**Given task**
It is required that all of the data be written out exactly.

**Supplied information**
______
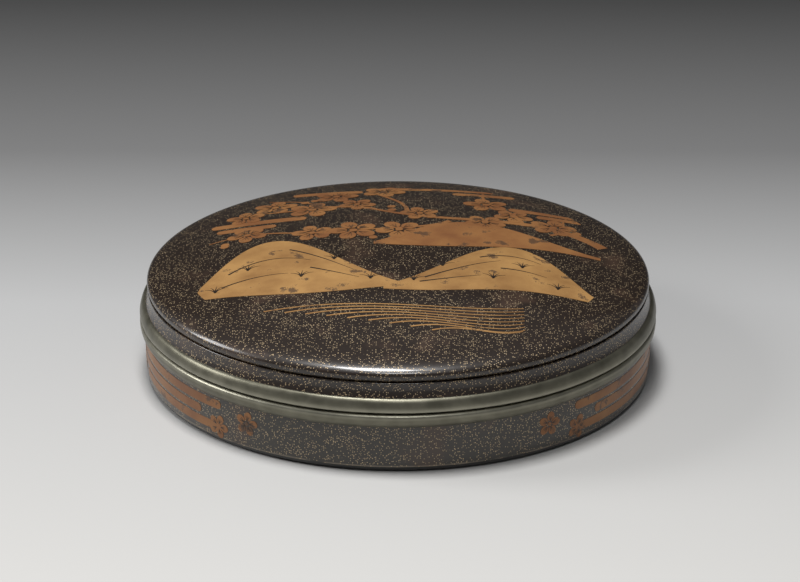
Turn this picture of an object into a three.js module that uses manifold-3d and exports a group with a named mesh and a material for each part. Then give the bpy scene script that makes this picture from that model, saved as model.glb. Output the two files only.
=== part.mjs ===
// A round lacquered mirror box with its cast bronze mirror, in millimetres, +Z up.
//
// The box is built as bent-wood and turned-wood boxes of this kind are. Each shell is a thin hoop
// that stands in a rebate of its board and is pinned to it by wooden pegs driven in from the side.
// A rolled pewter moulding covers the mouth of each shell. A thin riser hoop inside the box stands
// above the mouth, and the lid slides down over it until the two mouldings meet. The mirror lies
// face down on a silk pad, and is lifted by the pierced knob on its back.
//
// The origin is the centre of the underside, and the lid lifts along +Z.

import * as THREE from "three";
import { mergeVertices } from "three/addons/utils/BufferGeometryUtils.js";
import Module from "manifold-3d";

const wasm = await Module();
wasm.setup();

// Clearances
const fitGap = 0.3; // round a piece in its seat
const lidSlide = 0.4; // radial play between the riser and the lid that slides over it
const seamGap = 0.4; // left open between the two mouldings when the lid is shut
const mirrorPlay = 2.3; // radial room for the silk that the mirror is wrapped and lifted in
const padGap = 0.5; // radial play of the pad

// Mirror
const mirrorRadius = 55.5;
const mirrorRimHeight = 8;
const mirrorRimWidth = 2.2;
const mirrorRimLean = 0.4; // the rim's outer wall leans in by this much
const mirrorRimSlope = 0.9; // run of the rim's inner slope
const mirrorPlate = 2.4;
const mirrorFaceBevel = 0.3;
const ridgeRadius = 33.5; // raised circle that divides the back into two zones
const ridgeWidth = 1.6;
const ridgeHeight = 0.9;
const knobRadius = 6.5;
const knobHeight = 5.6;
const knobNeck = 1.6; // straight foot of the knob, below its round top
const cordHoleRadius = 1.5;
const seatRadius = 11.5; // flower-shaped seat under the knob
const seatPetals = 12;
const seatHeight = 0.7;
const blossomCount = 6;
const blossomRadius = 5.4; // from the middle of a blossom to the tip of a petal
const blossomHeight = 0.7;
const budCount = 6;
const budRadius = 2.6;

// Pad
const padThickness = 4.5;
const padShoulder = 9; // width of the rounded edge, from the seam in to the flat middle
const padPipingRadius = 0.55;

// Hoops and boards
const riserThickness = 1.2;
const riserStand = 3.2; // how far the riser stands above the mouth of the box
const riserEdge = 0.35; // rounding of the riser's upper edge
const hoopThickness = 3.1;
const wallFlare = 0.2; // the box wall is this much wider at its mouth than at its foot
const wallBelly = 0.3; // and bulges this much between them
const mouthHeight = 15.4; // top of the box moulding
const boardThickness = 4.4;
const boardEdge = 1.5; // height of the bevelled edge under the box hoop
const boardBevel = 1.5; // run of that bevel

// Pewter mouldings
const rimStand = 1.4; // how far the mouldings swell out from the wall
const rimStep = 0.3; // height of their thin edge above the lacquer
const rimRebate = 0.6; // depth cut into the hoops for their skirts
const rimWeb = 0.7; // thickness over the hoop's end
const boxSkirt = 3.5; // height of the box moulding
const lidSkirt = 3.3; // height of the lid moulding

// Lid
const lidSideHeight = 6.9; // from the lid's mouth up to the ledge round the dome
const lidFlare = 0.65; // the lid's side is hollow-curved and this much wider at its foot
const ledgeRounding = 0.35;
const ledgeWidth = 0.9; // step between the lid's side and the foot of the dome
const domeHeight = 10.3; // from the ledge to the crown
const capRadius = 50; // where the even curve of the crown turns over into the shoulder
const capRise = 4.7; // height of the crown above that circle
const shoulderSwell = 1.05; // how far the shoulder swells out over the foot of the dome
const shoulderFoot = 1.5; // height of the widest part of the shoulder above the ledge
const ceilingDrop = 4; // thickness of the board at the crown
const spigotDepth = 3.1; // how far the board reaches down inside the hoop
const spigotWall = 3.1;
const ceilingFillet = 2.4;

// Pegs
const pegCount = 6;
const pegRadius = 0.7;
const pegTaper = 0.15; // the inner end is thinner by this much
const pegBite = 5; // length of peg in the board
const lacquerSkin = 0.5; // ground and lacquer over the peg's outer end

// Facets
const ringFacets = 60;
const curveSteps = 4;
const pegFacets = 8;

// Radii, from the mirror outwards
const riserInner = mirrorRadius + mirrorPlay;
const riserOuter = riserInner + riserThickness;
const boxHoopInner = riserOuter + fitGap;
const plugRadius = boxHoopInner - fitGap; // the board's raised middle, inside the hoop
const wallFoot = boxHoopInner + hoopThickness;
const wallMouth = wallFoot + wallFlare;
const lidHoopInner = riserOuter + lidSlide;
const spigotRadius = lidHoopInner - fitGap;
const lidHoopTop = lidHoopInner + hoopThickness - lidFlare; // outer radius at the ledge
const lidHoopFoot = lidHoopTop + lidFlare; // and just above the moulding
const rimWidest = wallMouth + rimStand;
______
**Correct response**
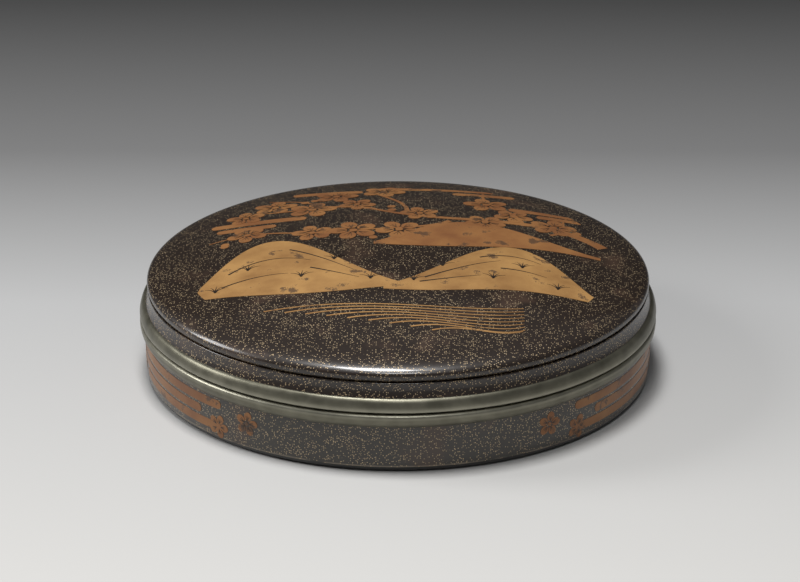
Turn this picture of an object into a three.js module that uses manifold-3d and exports a group with a named mesh and a material for each part. Then give the bpy scene script that makes this picture from that model, saved as model.glb. Output the two files only.
=== part.mjs ===
// A round lacquered mirror box with its cast bronze mirror, in millimetres, +Z up.
//
// The box is built as bent-wood and turned-wood boxes of this kind are. Each shell is a thin hoop
// that stands in a rebate of its board and is pinned to it by wooden pegs driven in from the side.
// A rolled pewter moulding covers the mouth of each shell. A thin riser hoop inside the box stands
// above the mouth, and the lid slides down over it until the two mouldings meet. The mirror lies
// face down on a silk pad, and is lifted by the pierced knob on its back.
//
// The origin is the centre of the underside, and the lid lifts along +Z.

import * as THREE from "three";
import { mergeVertices } from "three/addons/utils/BufferGeometryUtils.js";
import Module from "manifold-3d";

const wasm = await Module();
wasm.setup();

// Clearances
const fitGap = 0.3; // round a piece in its seat
const lidSlide = 0.4; // radial play between the riser and the lid that slides over it
const seamGap = 0.4; // left open between the two mouldings when the lid is shut
const mirrorPlay = 2.3; // radial room for the silk that the mirror is wrapped and lifted in
const padGap = 0.5; // radial play of the pad

// Mirror
const mirrorRadius = 55.5;
const mirrorRimHeight = 8;
const mirrorRimWidth = 2.2;
const mirrorRimLean = 0.4; // the rim's outer wall leans in by this much
const mirrorRimSlope = 0.9; // run of the rim's inner slope
const mirrorPlate = 2.4;
const mirrorFaceBevel = 0.3;
const ridgeRadius = 33.5; // raised circle that divides the back into two zones
const ridgeWidth = 1.6;
const ridgeHeight = 0.9;
const knobRadius = 6.5;
const knobHeight = 5.6;
const knobNeck = 1.6; // straight foot of the knob, below its round top
const cordHoleRadius = 1.5;
const seatRadius = 11.5; // flower-shaped seat under the knob
const seatPetals = 12;
const seatHeight = 0.7;
const blossomCount = 6;
const blossomRadius = 5.4; // from the middle of a blossom to the tip of a petal
const blossomHeight = 0.7;
const budCount = 6;
const budRadius = 2.6;

// Pad
const padThickness = 4.5;
const padShoulder = 9; // width of the rounded edge, from the seam in to the flat middle
const padPipingRadius = 0.55;

// Hoops and boards
const riserThickness = 1.2;
const riserStand = 3.2; // how far the riser stands above the mouth of the box
const riserEdge = 0.35; // rounding of the riser's upper edge
const hoopThickness = 3.1;
const wallFlare = 0.2; // the box wall is this much wider at its mouth than at its foot
const wallBelly = 0.3; // and bulges this much between them
const mouthHeight = 15.4; // top of the box moulding
const boardThickness = 4.4;
const boardEdge = 1.5; // height of the bevelled edge under the box hoop
const boardBevel = 1.5; // run of that bevel

// Pewter mouldings
const rimStand = 1.4; // how far the mouldings swell out from the wall
const rimStep = 0.3; // height of their thin edge above the lacquer
const rimRebate = 0.6; // depth cut into the hoops for their skirts
const rimWeb = 0.7; // thickness over the hoop's end
const boxSkirt = 3.5; // height of the box moulding
const lidSkirt = 3.3; // height of the lid moulding

// Lid
const lidSideHeight = 6.9; // from the lid's mouth up to the ledge round the dome
const lidFlare = 0.65; // the lid's side is hollow-curved and this much wider at its foot
const ledgeRounding = 0.35;
const ledgeWidth = 0.9; // step between the lid's side and the foot of the dome
const domeHeight = 10.3; // from the ledge to the crown
const capRadius = 50; // where the even curve of the crown turns over into the shoulder
const capRise = 4.7; // height of the crown above that circle
const shoulderSwell = 1.05; // how far the shoulder swells out over the foot of the dome
const shoulderFoot = 1.5; // height of the widest part of the shoulder above the ledge
const ceilingDrop = 4; // thickness of the board at the crown
const spigotDepth = 3.1; // how far the board reaches down inside the hoop
const spigotWall = 3.1;
const ceilingFillet = 2.4;

// Pegs
const pegCount = 6;
const pegRadius = 0.7;
const pegTaper = 0.15; // the inner end is thinner by this much
const pegBite = 5; // length of peg in the board
const lacquerSkin = 0.5; // ground and lacquer over the peg's outer end

// Facets
const ringFacets = 60;
const curveSteps = 4;
const pegFacets = 8;

// Radii, from the mirror outwards
const riserInner = mirrorRadius + mirrorPlay;
const riserOuter = riserInner + riserThickness;
const boxHoopInner = riserOuter + fitGap;
const plugRadius = boxHoopInner - fitGap; // the board's raised middle, inside the hoop
const wallFoot = boxHoopInner + hoopThickness;
const wallMouth = wallFoot + wallFlare;
const lidHoopInner = riserOuter + lidSlide;
const spigotRadius = lidHoopInner - fitGap;
const lidHoopTop = lidHoopInner + hoopThickness - lidFlare; // outer radius at the ledge
const lidHoopFoot = lidHoopTop + lidFlare; // and just above the moulding
const rimWidest = wallMouth + rimStand;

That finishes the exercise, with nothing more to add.